__Set exercise__. Count the lines containing "frame". Give the number alone.

__Collected data__.
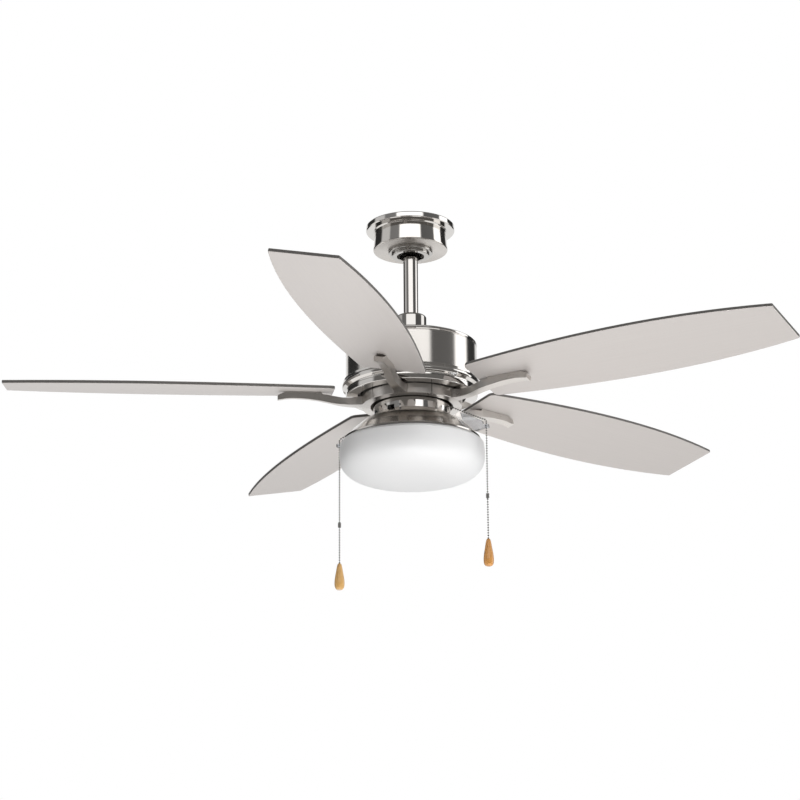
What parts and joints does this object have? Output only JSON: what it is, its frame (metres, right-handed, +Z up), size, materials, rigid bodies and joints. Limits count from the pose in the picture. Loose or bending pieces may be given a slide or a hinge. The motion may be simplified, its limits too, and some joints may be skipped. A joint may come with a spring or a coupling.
{
  "type": "ceiling fan with light",
  "caption": "Ceiling fan with pitched silver blades on a short down-rod, a nickel motor housing, an opal glass bowl light and bead pull chains with wooden pulls.",
  "frame": {"origin": "centre of the ceiling bracket's top face, where it lies against the ceiling", "axes": "+Z up, along the down-rod and the blades' spin axis; -Y towards the side with the reversing switch, roughly the side the fan is seen from"},
  "size_m": [1.3019, 1.3314, 0.6312],
  "materials": {
    "brushed_nickel": "satin brushed",
    "polished_nickel": "polished",
    "cast_metal": "as cast",
    "silver_blade": "silver lacquer, satin",
    "zinc_steel": "zinc plated",
    "stator_steel": "dark, matte",
    "copper_winding": "lacquered wire",
    "hanger_ball_nylon": "matte",
    "black_plastic": "matte",
    "porcelain": "glazed porcelain, opaque",
    "opal_glass": "etched opal, unlit, opaque",
    "frosted_lamp": "frosted diffuser",
    "clear_plastic": "clear",
    "honey_wood": "varnished"
  },
  "bodies": {
    "ceiling_mount": {"hanger_bracket": "zinc_steel", "canopy": "brushed_nickel", "canopy_trim_ring": "polished_nickel", "canopy_screw_1": "zinc_steel", "canopy_screw_2": "zinc_steel"},
    "fan_body": {"hanger_ball": "hanger_ball_nylon", "ball_pin": "zinc_steel", "downrod": "polished_nickel", "motor_coupling": "cast_metal", "coupling_pin": "zinc_steel", "coupling_cover": "polished_nickel", "motor_housing": "brushed_nickel", "housing_lower_ring": "polished_nickel", "motor_shaft": "zinc_steel", "stator_core": "stator_steel", "stator_winding": "copper_winding", "switch_housing": "polished_nickel", "shaft_nut": "zinc_steel", "reversing_switch": "black_plastic", "fan_switch": "black_plastic", "light_switch": "black_plastic", "light_fitter_pan": "brushed_nickel", "fitter_screw_1": "zinc_steel", "fitter_screw_2": "zinc_steel", "fitter_screw_3": "zinc_steel", "lamp_plate": "zinc_steel", "lampholder_1": "porcelain", "lampholder_2": "porcelain", "lamp_1": "frosted_lamp", "lamp_2": "frosted_lamp", "glass_bowl": "opal_glass", "glass_clip_1": "zinc_steel", "glass_clip_2": "zinc_steel", "glass_clip_3": "zinc_steel", "fan_chain_guide": "clear_plastic", "light_chain_guide": "clear_plastic", "fan_chain_feed": "zinc_steel", "light_chain_feed": "zinc_steel"},
    "rotor": {"rotor_upper_shell": "cast_metal", "rotor_lower_shell": "cast_metal", "rotor_ring": "stator_steel", "upper_bearing": "zinc_steel", "lower_bearing": "zinc_steel", "blade_iron_1": "brushed_nickel", "blade_iron_2": "brushed_nickel", "blade_iron_3": "brushed_nickel", "blade_iron_4": "brushed_nickel", "blade_iron_5": "brushed_nickel", "blade_1": "silver_blade", "blade_2": "silver_blade", "blade_3": "silver_blade", "blade_4": "silver_blade", "blade_5": "silver_blade"},
    "reverse_button": {"reversing_slider": "black_plastic"},
    "fan_pull": {"fan_pull_chain": "zinc_steel", "fan_chain_connector": "zinc_steel", "fan_pendant": "honey_wood"},
    "light_pull": {"light_pull_chain": "zinc_steel", "light_chain_connector": "zinc_steel", "light_pendant": "honey_wood"}
  },
  "joints": [
    {"name": "hanger_sway", "type": "hinge", "parent": "ceiling_mount", "child": "fan_body", "pos_m": [0, 0, -0.028], "axis": [1, 0, 0], "range_deg": [-18, 18]},
    {"name": "fan_spin", "type": "hinge", "parent": "fan_body", "child": "rotor", "pos_m": [0, 0, -0.303], "axis": [0, 0, 1], "continuous": true},
    {"name": "fan_pull_slide", "type": "slide", "parent": "fan_body", "child": "fan_pull", "axis": [0, 0, -1], "range_m": [0, 0.012], "stiffness_N_per_m": 150, "springref_m": -0.004},
    {"name": "light_pull_slide", "type": "slide", "parent": "fan_body", "child": "light_pull", "axis": [0, 0, -1], "range_m": [0, 0.012], "stiffness_N_per_m": 150, "springref_m": -0.004},
    {"name": "reverse_slide", "type": "slide", "parent": "fan_body", "child": "reverse_button", "axis": [0.8425, -0.5388, 0], "range_m": [0, 0.006]}
  ]
}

__Complete output__. 2